GNGTS 2023 - Atti del 41° Convegno Nazionale

Session 1.1 GNGTS 2023 Fig. 2: Temporal evolution (V1) and spatial response (U1) of the independent component (IC1) corresponding to the hydrologically-induced deformation of the study site. Seismic observations are centred on the monitoring of the perturbations of the crust mechanical properties in the form of relative seismic-velocity variations ( δ v/v). For the seismic observations we apply coda-wave analysis to crosscorrelation results obtained from ambient-noise recordings (Shapiro et al. 2005), filtered at the [0.1 - 1] Hz frequency-band in order to restrict the noise signal to oceanic microseisms. We produce hour-long crosscorrelation functions and carry out stacks of 30 days to produce daily lapse-time samples. The seismic-coda analysis is carried out by Moving Window Cross-Spectrum analysis (Poupinet et al. 1984, Clarke et al. 2011) and extends over 46s of coda. For the hydrological observations we make use of a mass-balance analysis to estimate the Total Water Storage (TWS) variation corresponding to our control area (upper Tiber basin, see Fig.1). The TWS estimate considers a lumped- hydrological model based on local temperature, potential evapotranspiration and precipitation observations, rainfall-runoff modelling and river flow measurements (Pintori et al. 2021). Fig. 3 shows the comparison of the three time series: geodetic, seismological and hydrological. With a dominant seasonal behaviour, the agreement of the TWS variation with the geodetic time series validates the corresponding independent component to be the isolated source of ground deformation due to water content variations in the area of study.

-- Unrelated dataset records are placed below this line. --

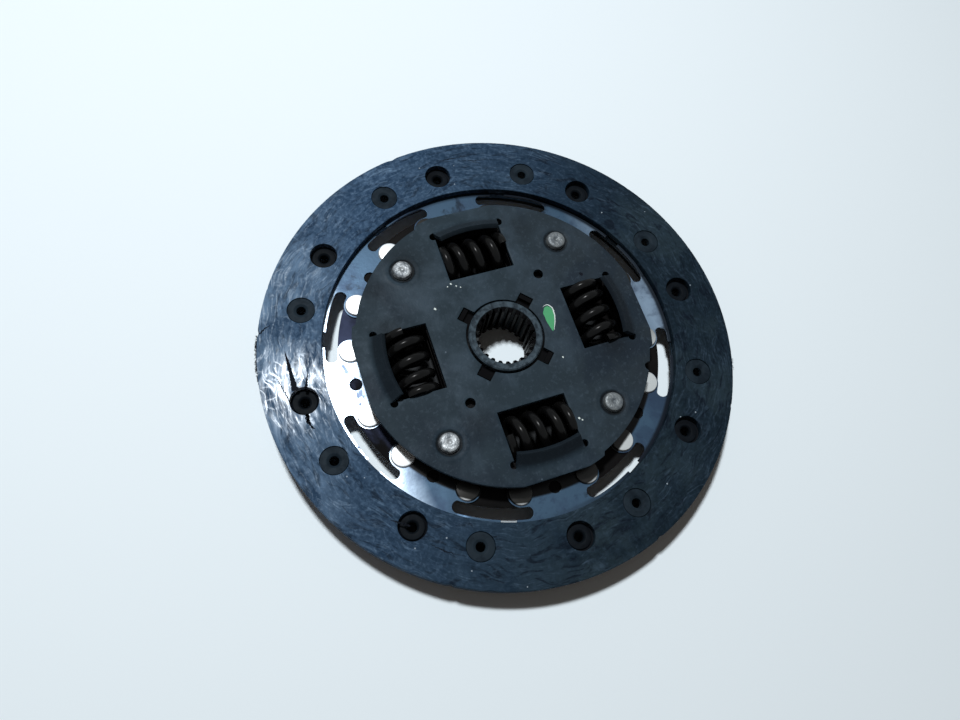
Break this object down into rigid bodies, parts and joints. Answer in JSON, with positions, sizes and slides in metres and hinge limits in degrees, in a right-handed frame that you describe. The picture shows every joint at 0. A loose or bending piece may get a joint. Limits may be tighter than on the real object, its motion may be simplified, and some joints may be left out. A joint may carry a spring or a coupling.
{
  "type": "clutch disc",
  "caption": "Sprung clutch disc: riveted friction facings on cushion segments, a damper with coil springs in lipped windows, and a splined hub.",
  "frame": {"origin": "on the disc's axis, at the end of the hub that the disc stands on", "axes": "+Z along the hub's bore, up through the retaining plate; the damper springs lie across +X, +Y, -X and -Y"},
  "size_m": [0.2, 0.2, 0.0246],
  "materials": {
    "friction_lining": "worn",
    "rivet_metal": "satin",
    "bright_steel": "satin",
    "plate_steel": "mottled",
    "cushion_steel": "satin",
    "hub_steel": "satin",
    "spring_steel": "semi-gloss",
    "bush_plastic": "matt"
  },
  "bodies": {
    "disc": {"upper_facing": "friction_lining", "lower_facing": "friction_lining", "upper_facing_rivets": "rivet_metal", "lower_facing_rivets": "rivet_metal", "cushion_segment_1": "cushion_steel", "cushion_segment_2": "cushion_steel", "cushion_segment_3": "cushion_steel", "cushion_segment_4": "cushion_steel", "cushion_segment_5": "cushion_steel", "cushion_segment_6": "cushion_steel", "cushion_segment_7": "cushion_steel", "cushion_segment_8": "cushion_steel", "segment_rivets": "bright_steel", "disc_plate": "plate_steel", "retaining_plate": "plate_steel", "stop_pins": "bright_steel", "friction_bush": "bush_plastic", "friction_washer": "bush_plastic", "spring_washer": "spring_steel"},
    "hub": {"hub": "hub_steel"},
    "springs": {"damper_spring_1": "spring_steel", "damper_spring_2": "spring_steel", "damper_spring_3": "spring_steel", "damper_spring_4": "spring_steel"}
  },
  "joints": [
    {"name": "hub_twist", "type": "hinge", "parent": "disc", "child": "hub", "pos_m": [0, 0, 0.01075], "axis": [0, 0, 1], "range_deg": [-10, 4.35], "stiffness_Nm_per_rad": 2600},
    {"name": "spring_swing", "type": "hinge", "parent": "disc", "child": "springs", "pos_m": [0, 0, 0.01075], "axis": [0, 0, 1], "range_deg": [-5, 2.2], "deforming": ["damper_spring_1", "damper_spring_2", "damper_spring_3", "damper_spring_4"]}
  ],
  "couplings": [
    {"joint": "spring_swing", "follows": "hub_twist", "ratio": 0.5}
  ]
}
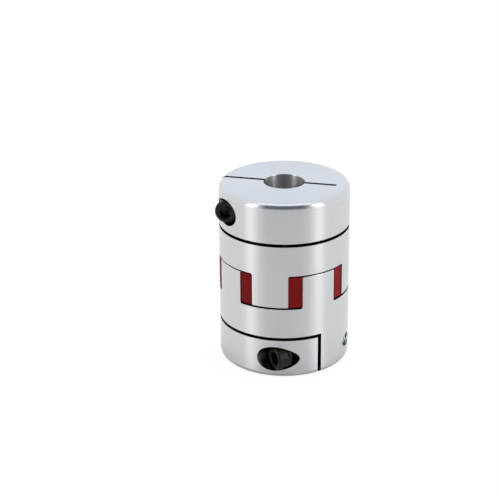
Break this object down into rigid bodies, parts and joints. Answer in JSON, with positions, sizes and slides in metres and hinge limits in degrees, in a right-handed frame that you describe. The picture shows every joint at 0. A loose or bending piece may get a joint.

The seismic time series ( δ v/v), features the same seasonal behaviour observed in the former two results, which proves that the strong effect due to hydrological changes in the area extends along the first 3-4 km of crust. Since the δ v/v is displayed with reversed abscissa, this result reveals anticorrelation with the TWS, thus exposing the inverse relation of the seismic-velocity changes with the variation of water content in the ground. Besides, the seismic-velocity perturbation due to strong seismic events away from the study area such as the 2016 seismic sequence in Central Italy, is detectable (green-dashed lines), which makes us presume that the δ v/v signal related to local seismic swarms at the ATF of moderate amplitude are certainly hindered by the dominant hydrological seismic effects.